Information given:
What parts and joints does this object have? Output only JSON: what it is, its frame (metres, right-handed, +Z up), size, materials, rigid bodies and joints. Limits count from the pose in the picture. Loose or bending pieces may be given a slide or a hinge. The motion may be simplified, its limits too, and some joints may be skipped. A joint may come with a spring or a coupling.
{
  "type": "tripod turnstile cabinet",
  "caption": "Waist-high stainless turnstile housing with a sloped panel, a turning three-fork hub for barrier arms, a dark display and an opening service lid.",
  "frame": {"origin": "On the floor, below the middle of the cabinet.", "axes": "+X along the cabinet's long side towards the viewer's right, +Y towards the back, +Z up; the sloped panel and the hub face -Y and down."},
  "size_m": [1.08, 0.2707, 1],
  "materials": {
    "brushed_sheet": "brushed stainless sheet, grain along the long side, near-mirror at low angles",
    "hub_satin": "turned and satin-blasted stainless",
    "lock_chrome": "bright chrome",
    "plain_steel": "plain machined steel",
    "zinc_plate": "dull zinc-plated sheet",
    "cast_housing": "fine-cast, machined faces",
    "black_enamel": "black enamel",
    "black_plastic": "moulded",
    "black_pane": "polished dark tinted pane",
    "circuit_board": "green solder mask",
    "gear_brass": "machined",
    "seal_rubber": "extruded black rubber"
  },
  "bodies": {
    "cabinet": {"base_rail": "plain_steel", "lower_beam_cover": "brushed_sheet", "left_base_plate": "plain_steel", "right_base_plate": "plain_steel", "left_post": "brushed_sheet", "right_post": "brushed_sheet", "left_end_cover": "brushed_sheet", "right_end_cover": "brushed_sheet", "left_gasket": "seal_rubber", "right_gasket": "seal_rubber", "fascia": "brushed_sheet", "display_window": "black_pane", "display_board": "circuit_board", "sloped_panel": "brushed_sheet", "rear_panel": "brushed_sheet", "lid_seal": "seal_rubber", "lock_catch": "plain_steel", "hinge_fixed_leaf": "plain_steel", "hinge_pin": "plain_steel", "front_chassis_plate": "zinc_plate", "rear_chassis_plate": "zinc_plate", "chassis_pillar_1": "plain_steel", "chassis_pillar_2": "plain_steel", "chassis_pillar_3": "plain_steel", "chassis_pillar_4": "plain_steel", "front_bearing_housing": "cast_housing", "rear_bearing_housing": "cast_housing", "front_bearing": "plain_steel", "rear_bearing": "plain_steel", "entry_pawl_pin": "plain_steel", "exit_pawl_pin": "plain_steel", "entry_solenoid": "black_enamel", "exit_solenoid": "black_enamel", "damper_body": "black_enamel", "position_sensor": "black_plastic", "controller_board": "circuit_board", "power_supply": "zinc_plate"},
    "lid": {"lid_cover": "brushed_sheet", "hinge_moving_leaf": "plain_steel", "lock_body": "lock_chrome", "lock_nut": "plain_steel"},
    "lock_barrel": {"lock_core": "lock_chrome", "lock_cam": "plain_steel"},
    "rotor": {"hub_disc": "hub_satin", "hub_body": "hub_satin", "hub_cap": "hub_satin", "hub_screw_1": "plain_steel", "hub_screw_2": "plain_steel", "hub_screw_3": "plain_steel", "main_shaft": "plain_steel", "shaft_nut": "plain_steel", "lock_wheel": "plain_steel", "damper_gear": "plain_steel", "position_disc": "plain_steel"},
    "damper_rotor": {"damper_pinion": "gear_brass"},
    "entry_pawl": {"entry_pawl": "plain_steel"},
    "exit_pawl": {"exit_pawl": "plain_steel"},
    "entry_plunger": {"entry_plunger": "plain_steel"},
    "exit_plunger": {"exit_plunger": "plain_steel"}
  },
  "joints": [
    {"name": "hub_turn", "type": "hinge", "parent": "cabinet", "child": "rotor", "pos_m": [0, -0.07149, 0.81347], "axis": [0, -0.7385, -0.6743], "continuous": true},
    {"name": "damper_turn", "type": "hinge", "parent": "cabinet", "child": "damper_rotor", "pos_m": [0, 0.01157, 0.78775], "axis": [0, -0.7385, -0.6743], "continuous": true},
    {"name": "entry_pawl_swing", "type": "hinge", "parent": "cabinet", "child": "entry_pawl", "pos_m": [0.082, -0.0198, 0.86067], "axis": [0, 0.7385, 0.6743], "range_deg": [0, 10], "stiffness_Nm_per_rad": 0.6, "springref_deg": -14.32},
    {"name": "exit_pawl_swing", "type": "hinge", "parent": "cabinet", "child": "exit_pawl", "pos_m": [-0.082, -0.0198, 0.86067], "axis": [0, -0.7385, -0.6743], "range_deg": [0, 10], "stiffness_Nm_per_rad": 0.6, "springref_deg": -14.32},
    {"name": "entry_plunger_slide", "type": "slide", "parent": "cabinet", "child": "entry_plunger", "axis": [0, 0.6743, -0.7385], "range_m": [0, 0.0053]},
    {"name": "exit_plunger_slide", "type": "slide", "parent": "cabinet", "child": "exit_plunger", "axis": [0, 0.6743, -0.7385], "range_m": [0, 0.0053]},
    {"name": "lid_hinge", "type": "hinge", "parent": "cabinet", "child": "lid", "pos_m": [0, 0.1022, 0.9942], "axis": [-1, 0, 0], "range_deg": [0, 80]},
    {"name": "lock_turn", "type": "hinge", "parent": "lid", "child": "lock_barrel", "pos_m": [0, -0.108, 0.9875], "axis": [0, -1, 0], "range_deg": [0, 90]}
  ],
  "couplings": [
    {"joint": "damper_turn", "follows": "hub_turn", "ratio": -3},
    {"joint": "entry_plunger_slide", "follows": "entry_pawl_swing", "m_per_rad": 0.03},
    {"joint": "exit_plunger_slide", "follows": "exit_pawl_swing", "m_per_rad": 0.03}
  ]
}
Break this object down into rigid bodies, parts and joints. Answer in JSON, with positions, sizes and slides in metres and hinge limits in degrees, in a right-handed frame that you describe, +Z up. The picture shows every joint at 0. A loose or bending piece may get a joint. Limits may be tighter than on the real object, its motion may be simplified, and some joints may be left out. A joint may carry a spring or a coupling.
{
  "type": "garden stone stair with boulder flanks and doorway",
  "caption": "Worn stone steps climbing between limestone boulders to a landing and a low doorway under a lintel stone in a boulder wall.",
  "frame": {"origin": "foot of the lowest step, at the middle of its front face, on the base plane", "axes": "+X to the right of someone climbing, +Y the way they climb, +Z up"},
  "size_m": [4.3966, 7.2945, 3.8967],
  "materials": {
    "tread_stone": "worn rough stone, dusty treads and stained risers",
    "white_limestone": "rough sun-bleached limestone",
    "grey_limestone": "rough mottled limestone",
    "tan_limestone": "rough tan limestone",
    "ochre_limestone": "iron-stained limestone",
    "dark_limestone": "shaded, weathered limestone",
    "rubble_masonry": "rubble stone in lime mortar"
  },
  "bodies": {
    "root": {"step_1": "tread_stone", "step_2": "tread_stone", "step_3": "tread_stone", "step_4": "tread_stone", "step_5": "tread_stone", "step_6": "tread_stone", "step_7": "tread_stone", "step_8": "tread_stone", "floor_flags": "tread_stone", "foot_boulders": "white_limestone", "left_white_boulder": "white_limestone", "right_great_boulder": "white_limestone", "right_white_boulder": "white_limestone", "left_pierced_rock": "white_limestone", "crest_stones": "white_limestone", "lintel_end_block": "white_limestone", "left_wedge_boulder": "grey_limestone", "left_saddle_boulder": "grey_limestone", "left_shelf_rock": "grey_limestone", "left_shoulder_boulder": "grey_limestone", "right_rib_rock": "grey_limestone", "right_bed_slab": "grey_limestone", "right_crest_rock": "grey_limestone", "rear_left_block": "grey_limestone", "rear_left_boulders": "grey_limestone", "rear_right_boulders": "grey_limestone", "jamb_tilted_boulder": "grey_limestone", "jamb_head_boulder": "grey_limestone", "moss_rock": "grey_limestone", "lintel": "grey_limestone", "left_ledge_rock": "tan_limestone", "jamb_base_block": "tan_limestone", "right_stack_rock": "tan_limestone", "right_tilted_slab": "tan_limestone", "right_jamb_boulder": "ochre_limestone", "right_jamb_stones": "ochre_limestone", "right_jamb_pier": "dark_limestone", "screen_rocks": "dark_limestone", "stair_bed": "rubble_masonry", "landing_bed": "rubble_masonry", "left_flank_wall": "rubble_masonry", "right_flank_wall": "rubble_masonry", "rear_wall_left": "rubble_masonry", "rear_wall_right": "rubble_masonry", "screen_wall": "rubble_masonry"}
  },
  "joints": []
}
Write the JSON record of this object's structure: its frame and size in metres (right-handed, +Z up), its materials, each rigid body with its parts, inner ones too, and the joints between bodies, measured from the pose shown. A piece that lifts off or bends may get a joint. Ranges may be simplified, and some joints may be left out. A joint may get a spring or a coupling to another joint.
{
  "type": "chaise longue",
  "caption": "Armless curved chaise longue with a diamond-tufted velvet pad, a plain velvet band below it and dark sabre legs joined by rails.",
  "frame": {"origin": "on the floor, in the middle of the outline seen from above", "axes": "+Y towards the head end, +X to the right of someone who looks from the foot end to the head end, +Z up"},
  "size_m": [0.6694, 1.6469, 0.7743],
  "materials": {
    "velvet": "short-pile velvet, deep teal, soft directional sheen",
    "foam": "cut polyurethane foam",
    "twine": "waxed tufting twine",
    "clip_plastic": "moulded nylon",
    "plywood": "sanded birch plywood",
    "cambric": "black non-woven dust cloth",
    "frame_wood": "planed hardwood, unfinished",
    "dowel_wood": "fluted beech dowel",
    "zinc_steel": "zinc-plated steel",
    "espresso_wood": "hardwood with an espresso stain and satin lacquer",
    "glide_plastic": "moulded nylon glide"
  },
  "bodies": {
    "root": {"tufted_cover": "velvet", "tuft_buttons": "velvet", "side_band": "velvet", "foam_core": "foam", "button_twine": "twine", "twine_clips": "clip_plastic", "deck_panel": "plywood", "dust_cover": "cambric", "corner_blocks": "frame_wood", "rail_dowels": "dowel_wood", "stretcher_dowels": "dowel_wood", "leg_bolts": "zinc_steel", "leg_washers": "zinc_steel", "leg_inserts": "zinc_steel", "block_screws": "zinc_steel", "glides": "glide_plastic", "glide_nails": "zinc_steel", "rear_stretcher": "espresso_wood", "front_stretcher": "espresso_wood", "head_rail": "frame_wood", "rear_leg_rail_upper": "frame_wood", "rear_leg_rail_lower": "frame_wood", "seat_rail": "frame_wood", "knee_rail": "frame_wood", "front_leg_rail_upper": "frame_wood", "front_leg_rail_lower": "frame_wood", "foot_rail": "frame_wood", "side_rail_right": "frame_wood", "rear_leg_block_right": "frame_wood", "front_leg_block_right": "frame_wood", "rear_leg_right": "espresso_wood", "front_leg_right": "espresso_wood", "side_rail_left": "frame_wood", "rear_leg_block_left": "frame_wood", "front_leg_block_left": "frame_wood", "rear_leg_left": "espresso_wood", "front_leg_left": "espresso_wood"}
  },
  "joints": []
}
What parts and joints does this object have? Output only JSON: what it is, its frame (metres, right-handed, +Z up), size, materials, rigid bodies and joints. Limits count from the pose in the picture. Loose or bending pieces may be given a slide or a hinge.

Short task: Copy out every line in the listing where the word "joints" appears.

Task result:
What parts and joints does this object have? Output only JSON: what it is, its frame (metres, right-handed, +Z up), size, materials, rigid bodies and joints. Limits count from the pose in the picture. Loose or bending pieces may be given a slide or a hinge. The motion may be simplified, its limits too, and some joints may be skipped. A joint may come with a spring or a coupling.
  "joints": [
Break this object down into rigid bodies, parts and joints. Answer in JSON, with positions, sizes and slides in metres and hinge limits in degrees, in a right-handed frame that you describe, +Z up. The picture shows every joint at 0. A loose or bending piece may get a joint. Limits may be tighter than on the real object, its motion may be simplified, and some joints may be left out. A joint may carry a spring or a coupling.
  "joints": []
Write the JSON record of this object's structure: its frame and size in metres (right-handed, +Z up), its materials, each rigid body with its parts, inner ones too, and the joints between bodies, measured from the pose shown. A piece that lifts off or bends may get a joint. Ranges may be simplified, and some joints may be left out. A joint may get a spring or a coupling to another joint.
  "joints": []
What parts and joints does this object have? Output only JSON: what it is, its frame (metres, right-handed, +Z up), size, materials, rigid bodies and joints. Limits count from the pose in the picture. Loose or bending pieces may be given a slide or a hinge.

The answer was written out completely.